A key piece of evidence the film relies on is a CIA assassination manual from 1953, which instructs agents, "The most efficient accident, in simple assassination, is a fall of 75 feet or more onto a hard surface."

==Cast==
===Interviews===
- Eric Olson
- David Rudovsky, family attorney
- Seymour Hersh
- Stephen Saracco

===Reenactments===
- Peter Sarsgaard as Frank Olson – Biochemist
- Molly Parker as Alice Olson – Wife
- Christian Camargo as Dr. Robert Lashbrook – CIA
- Scott Shepherd as Lt. Col. Vincent Ruwet
- Tim Blake Nelson as Sidney Gottlieb
- Jimmi Simpson as CIA agent
- Michael Chernus as Mal
- Bob Balaban as Dr. Harold A. Abramson – Allergist
- Stephen DeRosa as Armond Pastore - Hotel Night Manager
- Chance Kelly as Wet Works #2

==Production==
In order to be eligible for the Academy Award for Best Documentary Feature at the 90th Academy Awards, the series was recut into a continuous feature after the Academy of Motion Picture Arts and Sciences (AMPAS) ruled that multi-part documentary series (such as 2017 winner O.J.: Made in America) were ineligible. However, the series was rejected from consideration by AMPAS for the documentary feature category, although it remained eligible in all other categories.

==Episodes==

| No. | Title | Directed by | Written by | Original release date |
| 1 | "Chapter 1: Suicide Revealed" | Errol Morris | Kieran Fitzgerald and Steven Hathaway & Molly Rokosz | December 15, 2017 |
In 1953, Army scientist Frank Olson takes a fatal plunge from a hotel window. In 1975, a bombshell report ties his death to a top-secret experiment.
| 2 | "Chapter 2: A Terrible Mistake" | Errol Morris | Steven Hathaway & Molly Rokosz and Kieran Fitzgerald | December 15, 2017 |
Amid a wave of media attention, the government races to placate the family. In New York, Frank visits a doctor known for his unconventional methods.
| 3 | "Chapter 3: The Forbidden Threshold" | Errol Morris | Story by : Kieran Fitzgerald and Steven Hathaway & Molly Rokosz Teleplay by : Steven Hathaway & Molly Rokosz | December 15, 2017 |
One trip to New York morphs into two when Frank suffers a setback on the way home. Decades later, an apprehensive Eric checks into room 1018A.
| 4 | "Chapter 4: Opening the Lid" | Errol Morris | Story by : Kieran Fitzgerald and Steven Hathaway & Molly Rokosz Teleplay by : Steven Hathaway & Molly Rokosz | December 15, 2017 |
A hotel worker overhears a curious phone call the night of Frank's death.
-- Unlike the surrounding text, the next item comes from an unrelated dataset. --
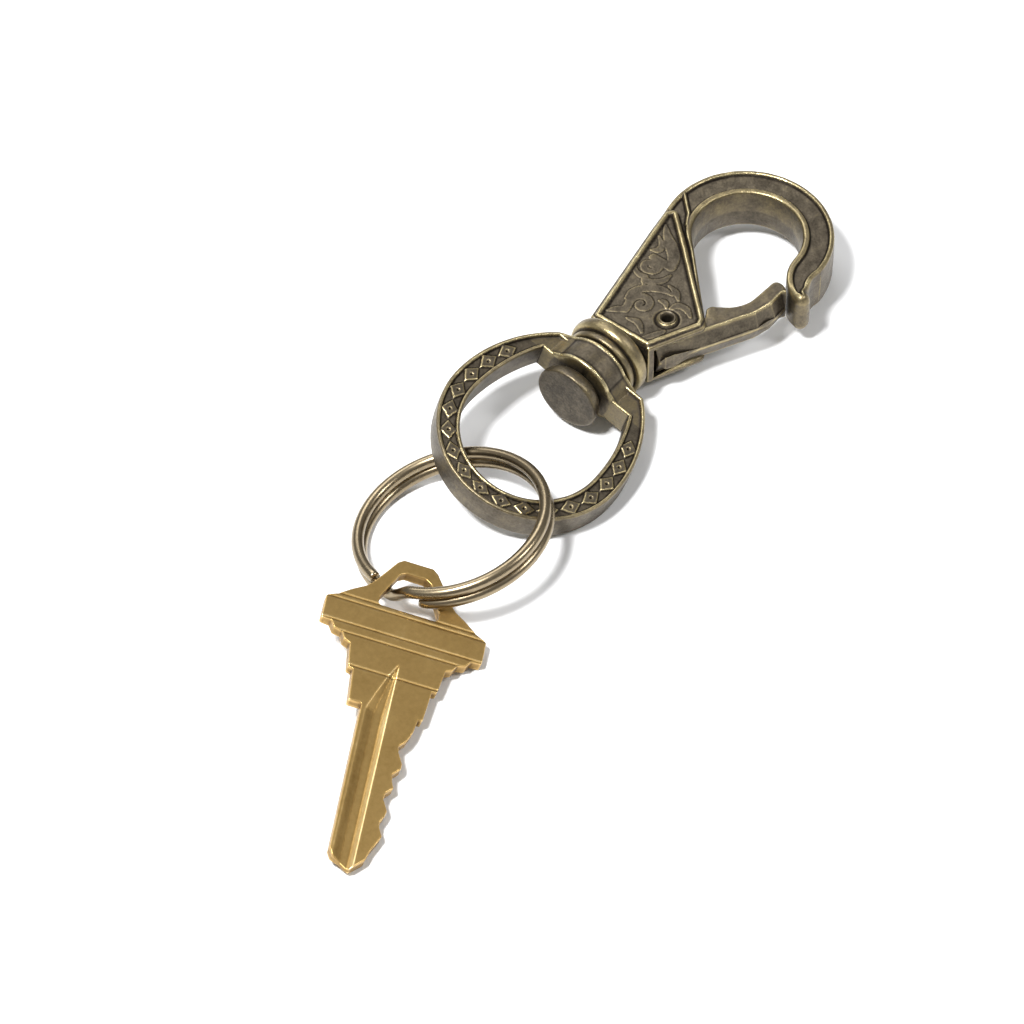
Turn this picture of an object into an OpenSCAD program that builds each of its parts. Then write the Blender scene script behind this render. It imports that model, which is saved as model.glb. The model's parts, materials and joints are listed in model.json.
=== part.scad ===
// Swivel snap clip with a D-shaped bow, a split ring and a door key, lying on a table.
// Millimetres. The origin is the centre of the hook's round eye, +X points to the hook's crown,
// +Y to its closed side and +Z up, square to the hook's flat faces.

/* [Hook] */
// Radius of the round eye
eye_r = 8; // [7.8:0.1:8.2]
// Radius of the hook's outer edge
hook_r = 12.5; // [12.3:0.1:12.8]
// Thickness of the hook
hook_t = 7; // [6.8:0.1:7.2]
// Depth of the sunken faces
sink = 0.45; // [0.3:0.05:0.5]

/* [Body] */
// Distance from the eye's centre back to the middle of the collar
collar_back = 28.8; // [28.7:0.1:29.2]
// Sideways offset of the swivel axis from the eye's centre
axis_y = 3.7; // [3.5:0.1:3.8]
// Thickness over the body's raised frame
body_t = 8.2; // [8:0.1:8.4]
// Radius of the collar
collar_r = 6.3; // [6:0.1:6.4]
// Width of the collar
collar_w = 3.4; // [3.2:0.1:3.5]

/* [Gate] */
// Thickness of the gate
gate_t = 5.6; // [5.4:0.1:5.7]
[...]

In 1994, a forensics expert exhumes the body to find compelling new clues.
| 5 | "Chapter 5: Honorable Men" | Errol Morris | Story by : Kieran Fitzgerald Teleplay by : Steven Hathaway & Molly Rokosz and Kieran Fitzgerald | December 15, 2017 |
Frank's growing concerns about Cold War activities raise alarm bells at the CIA. A frustrated Eric launches a last-ditch bid for closure.
| 6 | "Chapter 6: Remember Me" | Errol Morris | Story by : Kieran Fitzgerald Teleplay by : Steven Hathaway & Molly Rokosz and Kieran Fitzgerald | December 15, 2017 |
Thanks to Seymour Hersh, Eric finally learns the truth—but at a maddening cost. In room 1018A, Frank faces off with two mysterious men.

==Release==
The series was first screened at the 74th Venice International Film Festival and Telluride Film Festival in September 2017.

==Reception==
The New York Times awarded it a NYT Critic's Pick with reviewer A. O. Scott saying "Mr. Morris presents a powerful historical argument in the guise of a beguiling work of cinematic art — and vice versa." Matt Zoller Seitz, writing for Vulture.com, "The filmmaking gathers all the bits and pieces of the story together and arranges them in ways that are clever, surprising, and so aggressively (and deliberately) self-conscious that there are times when the whole thing gets close to turning into an intellectualized formal exercise...there’s never a moment where Olson or Morris fail to fascinate." Vanity Fair called it "one of the most original things you’ll see all year."

On review aggregator website Rotten Tomatoes, the series holds an approval rating of 90% based on 52 reviews, and an average rating of 7.8/10.